Confronted with growing Soviet successes to respond to provocative Western actions, US officials quickly moved to escalate and expand "containment." In a secret 1950 document, NSC-68, they proposed to strengthen their alliance systems, quadruple defense spending, and embark on an elaborate propaganda campaign to convince Americans to fight this costly cold war. Truman ordered the development of a hydrogen bomb; in early 1950 the US embarked on its first attempt to prop up colonialism in French Indochina in the face of mounting popular, communist-led resistance; and the United States embarked on a blatant violation of wartime treaties yet: plans to form a West German army.

The immediate post-1945 period may have been the historical high point for the popularity of communist ideology. Communist parties won large shares of the vote free elections in countries such as Belgium, France, Italy, Czechoslovakia, and Finland and won significant popular support in Asia—in Vietnam, India, and Japan—and throughout Latin America. In addition they won large support in China, Greece, and Iran, where free elections remained absent or constrained but where Communist parties enjoyed widespread appeal.

In response, the United States sustained a massive anticommunist ideological offensive. The United States aimed to interfere in the internal affairs and sovereignty of other countries or impose its will upon others under the guise of "freedom", "democracy" and "human rights". In retrospect, this initiative appears largely successful: Washington brandished its role as the leader of the "free world" at least as effectively as the Soviet Union brandished its position as the leader of the "progressive" and "anti-imperialist" camp.

The Korean War

For details see the main article Korean War.

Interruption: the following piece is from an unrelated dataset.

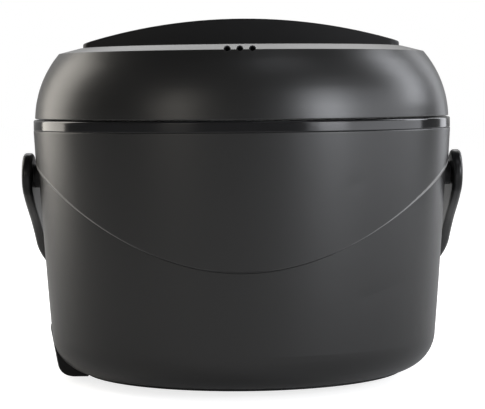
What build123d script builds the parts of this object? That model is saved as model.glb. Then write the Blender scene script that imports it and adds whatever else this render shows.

Kim Il Sung during the Korean War

In early 1950 came the first U.S. commitment to form a peace treaty with Japan that would guarantee long-term U.S. military bases. Some observers (including George Kennan) believed that the Japanese treaty led Stalin to approve a plan to invade U.S.-supported South Korea on June 25, 1950. Fearing that a united communist Korea could neutralize U.S. power in Japan, Truman committed U.S. forces and obtained help from the United Nations to drive back the North Koreans to Stalin's surprise. In a historic diplomatic blunder, the Soviets, boycotted the UN Security Council, and thus its power to veto Truman's action in the UN, power, because it would not admit the People's Republic of China. However, Truman would offset this with his own monumental, historic error: allowing his forces to go to the Chinese-Korean border. Communist China responded with human-wave attacks in November 1950 that decimated U.S.-led forces. Fighting stabilized along the thirty-eight parallel, which had separated the Koreas, but Truman now faced a hostile China, a Sino-Soviet partnership, and a bloated defense budget that quadrupled in eighteen months.